The Luddite Club Is Back – Tech Skeptics Head To College

The Luddite Club Is Back – Tech Skeptics Head To College
Photo by Victoria Romulo for Unsplash
In the time of your life, live. –William Saroyan, American Writer

Ned Ludd is alive and well.

Not bad for someone who might not ever have existed.

You may not have heard of him, but I’ll bet you know of the people who have, to one degree or another, been lumped under his name.

Luddites.

Merriam-Webster Dictionary describes “Luddite” as:  “One of a group of early 19th century English workmen destroying laborsaving machinery as a protest. Broadly: One who is opposed especially to technological change.”

In a screen-heavy world – a situation exacerbated by the global pandemic – a number of folks are returning to the analog world. Flip phones, vinyl records, audio tape cassettes, and vintage typewriters have all gained in popularity of late. This surge of interest in the physical and the actual stems in many cases from a surprising demographic: Gen Z.

Alex Vadukul wrote about this development in a 2022 New York Times article.

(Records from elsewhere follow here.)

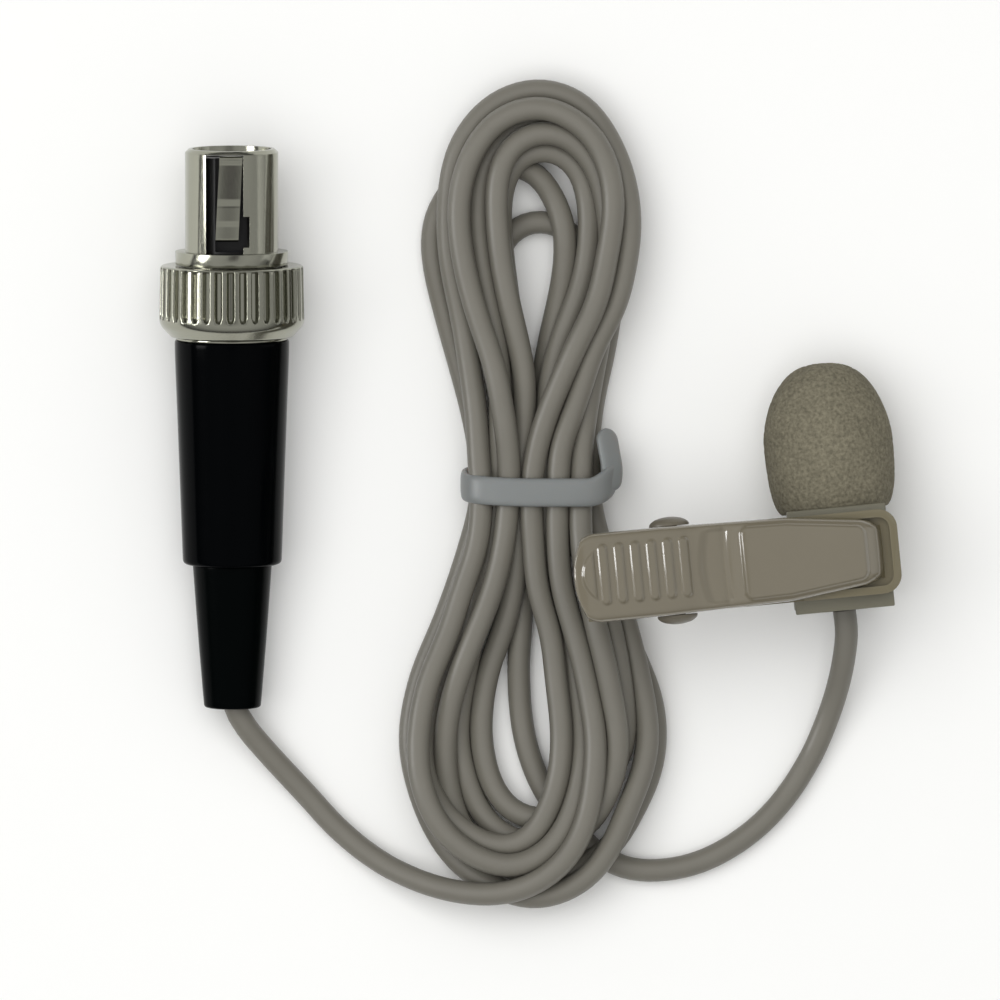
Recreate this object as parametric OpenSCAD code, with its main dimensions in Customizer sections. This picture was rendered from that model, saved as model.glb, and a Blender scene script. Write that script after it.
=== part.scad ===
// Lavalier microphone: a tie-clip capsule with a foam windscreen, 1.2 m of thin lead folded into a
// tied hank, and a mini plug with a spring latch, all lying on one flat surface at z = 0.
// The microphone's axis runs along +Y and its clip along X. Units are millimetres.

/* [Microphone] */
// Outer radius of the capsule housing
capsule_r = 3.75; // [3.5:0.05:3.75]
// Wall thickness of the capsule housing
capsule_wall = 0.6; // [0.5:0.05:0.7]
// Largest outer radius of the foam windscreen
foam_r = 6.15; // [6.0:0.05:6.15]
// Radius of the foam at its open neck
foam_neck_r = 4.9; // [4.6:0.1:5.0]

/* [Clip] */
// Half width of the lower jaw
jaw_half_w = 4.0; // [3.9:0.05:4.05]
// Half width of the lever at its thumb end
thumb_half_w = 4.3; // [4.15:0.05:4.3]
// Thickness of the lever's plate
lever_t = 1.0; // [0.9:0.05:1.1]
// Number of ribs under the thumb
thumb_ribs = 6; // [4:1:6]
// Radius of the hinge pin
pin_r = 0.75; // [0.6:0.05:0.8]

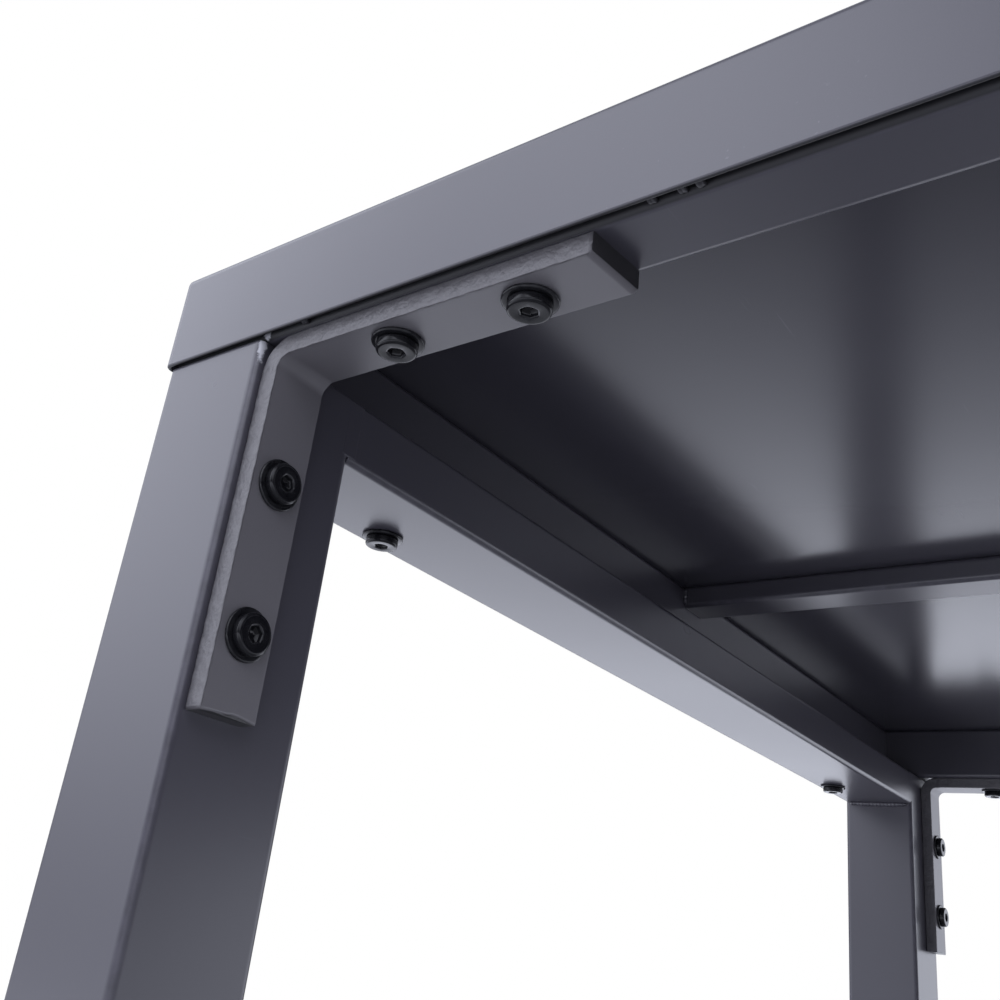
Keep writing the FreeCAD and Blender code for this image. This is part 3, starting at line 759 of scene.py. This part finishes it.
def tube_piece(node_name, axis, short=0.0, seam=None):
    """Tube for a CAD node; its lower corner by the folded edge may get painted seam shade."""
    low, high = box_of(node_name)
    high[axis] -= short
    shell = tube_shell(low, high, axis)
    if seam is not None:
        # painted shade: darkens the rail's lower outer corner where it lies down in the seam
        outer = max(abs(low[seam]), abs(high[seam]))
        depth = (np.abs(shell.points[:, seam]) - outer) / MM + 1.5
        below = shell.points[:, 2] < low[2] + 6 * MM
        shell.cut = np.clip(depth / 0.5, 0, 1) * below
    make_piece(node_name + "_tube", [shell], frame_coat(), "frame", [node_name])


class DESK_OT_top_frame(DeskOperator):
    """Rails, cross brace and tray carriers under the top"""
    bl_idname = "desk.top_frame"
    bl_label = "Top frame"

    def execute(self, context):
        tube_piece("top_brace", 0)
        for end, _ in ENDS:
            tube_piece("top_rail_" + end, 0, seam=1)
        for side, _ in SIDES:
            tube_piece("top_rail_" + side, 1, seam=0)
            tube_piece("tray_carrier_" + side, 1)
        return {"FINISHED"}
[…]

Vadukul described “a group of teenage tech skeptics from Edward R. Murrow High School in Brooklyn and a few other schools in the city [who] gathered on weekends in Prospect Park to enjoy some time together away from the machine.” The piece garnered a massive amount of attention…and a follow-up story in the January 30, 2025, edition of the Times. Those high school kids are now in college. Vadukul wondered:  “Did they stay on the Luddite path? Or were they dragged back into the tech abyss?” He spoke with several of the founders of the Murrow High School group. Vadukul writes:

They said they still had disdain for social media platforms and the way they ensnare young people, pushing them to create picture-perfect online identities that have little to do with their authentic selves. They said they still relied on flip phones and laptops, rather than smartphones, as their main concessions to an increasingly digital world. And they reported that their movement was growing, with offshoots at high schools and colleges in Seattle, West Palm Beach, Florida, Richmond, Virginia, South Bend, Indiana, and Washington, D.C.

These neo-Luddites admit that navigating a minimum-tech life isn’t always easy. Biruk Watling, who’s currently attending Temple University, tries to balance her principles with her desire for safety.

“Raves are big in Philly…You can end up in the middle of nowhere in some abandoned building for the rave everyone’s going to. I can’t go if I don’t know I’ll get home safely.”

She’d purchased an Android.

“I own this now with a sense of inner torture…but I have to look out for my well-being as a young woman. It’s too risky for me to put my life in the hands of a flip phone.”

Some of the Murrow High School gang have rejoined the digital world. Lola Shub told Vadukul: “When I had the flip phone, I had to put in effort to get to places, to talk to people. Everything was a task. Now it’s easy to do things. I guess I still don’t like needing the crutch of a smartphone, though I couldn’t figure out how to go on without one.”

Vadukul learned from a current member of the Murrow group that the club had died shortly after his initial article; the attention destroyed its street cred. It’s been reconstituted, however, and is thriving.

It’s easy to understand why. As Jameson Butler put it: “Youth is being wasted on those of us who are constantly on our phones. We’re only young once.”

Technology’s not going anywhere, but that’s not the point, really. What matters is that we use technology consciously. Easiest isn’t always best. Convenience can be overrated. Engage with what’s real and don’t merely observe it through a technological scrim.

The writer William Saroyan once urged: “In the time of your life, live – so that in that wondrous time you shall not add to the misery and sorrow of the world, but shall smile to the infinite delight and mystery of it.”